According to the campaign group Transport and Environment, the programme turns off the cars’ exhaust after-treatment systems at outside temperatures of about 17C. It has only recently been discovered and is already highly contested.
JRC scientists told the European parliament’s ‘dieselgate’ inquiry that they were never given a mandate to investigate the defeat devices issue further.
But a note from the EU’s environment department (DG Envi) in 2010 said that work on “defeat strategies” was “an important concern” for them.
In 2013, an air pollution study by the department warned of: “Increasing evidence of illegal practices [by car manufacturers] that defeat the anti-pollution systems to improve driving performance or save on the replacement of costly components.”
As such, the documents trawl, obtained by the Dutch environmental magazines Down to Earth and OneWorld and shared with the Guardian, casts serious doubt on the European commission’s competence in handling the issue.
Kathleen van Brempt, the chair of the dieselgate inquiry, said that the papers were “shocking” and raised questions about the future of commission officials.
“These documents show that there has been an astonishing collective blindness to the defeat device issue in the European commission, as well as in other EU institutions,” she told the Guardian.
Seb Dance, the inquiry’s coordinator, said that they “completely contradict everything the commission has told us up to now about their having had no evidence of defeat strategies being used by car manufacturers.”
In April, Daniel Calleja Crespo, the director of the EU’s enterprise department, told the dieselgate inquiry that, despite being aware that vehicles’ real-world NOx emissions were much higher than in test conditions, the commission “did not see there was cheating going on”.
But in November 2014, a year before the VW scandal, he had received a plea from DG Envi’s then-director, Karl Falkenberg, for a response to his calls for an EU probe into defeat devices.
“We continue to believe that DG Enterprise should investigate the regularity – and, if confirmed, demand corrective action – of certain current practices [in which] certain manufacturers deploy emission abatement techniques that are switched off at low temperatures or when the vehicle needs additional power,” Falkenberg said.
“This practice in our opinion goes beyond what is allowed by the Euro 5/6 [emissions test] legislation,” he wrote in the letter. “A request to look into this matter more deeply has remained unanswered so far.”
Crespo did not answer it in his response.
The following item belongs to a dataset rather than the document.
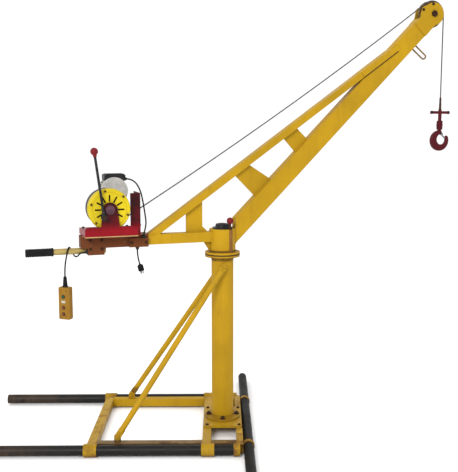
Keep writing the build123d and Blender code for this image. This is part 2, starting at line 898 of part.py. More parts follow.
with BuildPart() as gear_cover:
    with BuildSketch(cover_plane.offset(cover_far)):
        Circle(cover_r)
    extrude(amount=cover_near - cover_far - rim_step)
    fillet(
        gear_cover.faces().sort_by(Axis(cover_plane.origin, jib_side_dir))[-1].edges(),
        radius=cover_round,
    )
    with BuildSketch(cover_plane.offset(cover_near - rim_step - turn_gap)):
        Circle(rim_step_r)
    extrude(amount=rim_step + turn_gap)
    with BuildSketch(cover_plane.offset(cover_near - rim_step - turn_gap)):
        with PolarLocations(cover_bolt_r, cover_bolt_count, start_angle=43):
            Circle(cover_boss_r)
    extrude(amount=rim_step + turn_gap)
    with BuildSketch(cover_plane.offset(cover_near)):
        Circle(cover_hub_r)
    extrude(amount=cover_hub_near - cover_near)
    with BuildSketch(cover_plane.offset(cover_near)):
        with PolarLocations((slot_inner + slot_outer) / 2, slot_count):
            SlotOverall(slot_outer - slot_inner, slot_w)
    extrude(amount=-slot_depth, mode=Mode.SUBTRACT)
    with BuildSketch(cover_plane.offset(back_far)):
        Circle(neck_r)
    extrude(amount=cover_far - back_far)
    with BuildSketch(cover_plane.offset(back_far)):
        Circle(back_r)
    extrude(amount=back_t)
    with BuildSketch(cover_plane.offset(back_far)):
        Circle(shaft_r + seat_gap)
    extrude(amount=cover_hub_near - back_far, mode=Mode.SUBTRACT)
gear_cover.part.label = "gear_cover"
export_step(gear_cover.part, "parts/gear_cover.step")

# rear housing plate standing on the base
rear_far = -48.0
rear_near = -36.0
rear_r = 84.0
rear_foot = 70.0

with BuildPart() as rear_housing:
    with BuildSketch(cover_plane.offset(rear_far)):
        Circle(rear_r)
        with Locations((0, base_top - hub_z)):
            Rectangle(rear_foot, 3 * rear_foot / 4, align=(Align.CENTER, Align.MIN))
    extrude(amount=rear_near - rear_far)
rear_housing.part.label = "rear_housing"
export_step(rear_housing.part, "parts/rear_housing.step")

# rope drum with its flanges and its shaft
drum_far = rear_near + seat_gap
drum_near = back_far - seat_gap
drum_flange_t = 4.0
drum_flange_r = 90.0
drum_r = wind_r - rope_r - seat_gap
shaft_near = base_near - lip_t

with BuildPart() as rope_drum:
    with BuildSketch(cover_plane.offset(drum_far)):
        Circle(drum_r)
    extrude(amount=drum_near - drum_far)
    with BuildSketch(cover_plane.offset(drum_far)):
        Circle(drum_flange_r)
    extrude(amount=drum_flange_t)
    with BuildSketch(cover_plane.offset(drum_near)):
        Circle(drum_flange_r)
    extrude(amount=-drum_flange_t)
    with BuildSketch(cover_plane.offset(drum_near)):
        Circle(shaft_r)
    extrude(amount=shaft_near - drum_near)
rope_drum.part.label = "rope_drum"
export_step(rope_drum.part, "parts/rope_drum.step")

# motor behind the rear housing, with a terminal box on its top
motor_u = -516.0
motor_z = 1204.0
motor_r = 62.0
motor_core_r = 55.0
motor_length = 96.0
motor_ends = 14.0
fin_count = 24
fin_t = 4.0
box_u = -510.0
box_w = 100.0
box_top = 1279.0
box_h = 30.0
box_near = -64.0
box_length = 72.0
motor_plane = Plane(
    origin=jib_point(motor_u, motor_z, rear_far),
    x_dir=jib_x_dir,
    z_dir=(-jib_side_dir[0], -jib_side_dir[1], 0),
)

with BuildPart() as winch_motor:
    with BuildSketch(motor_plane):
        Circle(motor_r)
    extrude(amount=motor_ends)
    with BuildSketch(motor_plane.offset(motor_ends)):
        Circle(motor_core_r)
        with PolarLocations((motor_core_r + motor_r - turn_gap) / 2, fin_count):
            Rectangle(motor_r - motor_core_r + turn_gap, fin_t)
    extrude(amount=motor_length - 2 * motor_ends)
    with BuildSketch(motor_plane.offset(motor_length - motor_ends)):
        Circle(motor_r)
    extrude(amount=motor_ends)
winch_motor.part.label = "winch_motor"
export_step(winch_motor.part, "parts/winch_motor.step")

with BuildPart() as motor_terminal_box:
    with BuildSketch(jib_plane.offset(box_near)):
        with Locations((box_u, box_top - box_h / 2)):
            RectangleRounded(box_w, box_h, 5.0)
    extrude(amount=-box_length)
    with BuildSketch(motor_plane):
        Circle(motor_r + weld_gap)
    extrude(amount=2 * motor_length, mode=Mode.SUBTRACT)
motor_terminal_box.part.label = "motor_terminal_box"
export_step(motor_terminal_box.part, "parts/motor_terminal_box.step")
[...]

He said: “Regarding the application of different strategies during the type-approval test and in real driving conditions, such practices are illegal in accordance to the European law and any manufacturer applying them would face severe legal consequences.”
VW has yet to face any legal consequences for its use of defeat devices in Europe, despite ongoing proceedings in the US. In Europe, legal actions are a matter for nation states.
But experts say that the commission had the power and, arguably, a responsibility to alert member states to the defeat devices issue. It could also have informed its legal services department and contacted car manufacturers to ask whether their cars were causing a serious environmental problem that necessitated their recall.
One letter released in the trawl, from the Dutch environment minister to the EU’s industry commissioner in September 2015, says: “We would like you to consider the possibilities of a European recall … to ensure that all faulty software is removed from the market and replaced by proper software that allows proper emissions reduction.”
“The commission should have alerted the member states’ national supervisors,” van Brempt said. “Although it is not obliged, those states could have taken cars off the road, tested them and enforced the legislation.”
Crespo did not respond to questions sent by the Guardian. In a twist to the tale, he displaced Falkenberg last September, and is now the bloc’s most powerful environment officer, after Karmenu Vella, the EU’s commissioner for the environment.
A commission spokesperson said that the bloc had known about the risk of defeat devices in 2014, but “was not aware of any actual instances of fraud. We were just as shocked as everyone about the revelations of the Volkswagen emissions manipulation.”
The official added that it was common knowledge that lab tests did not reflect real-world NOx emissions, which were up to 20 times higher, but that this could have been due to many factors. “No concrete evidence on the use of defeat devices or of the failure of a member state to act was ever brought to the attention of the commission,” she said.
However, another EU source was less sanguine. “The commission’s position in this has been one of trying to avoid any responsibility,” one told the Guardian.
“Legally, the responsibility for enforcement of the legislation rests with member states. Whether the commission did enough to alert those states and ensure that they were carrying out their responsibilities is a very pertinent question.”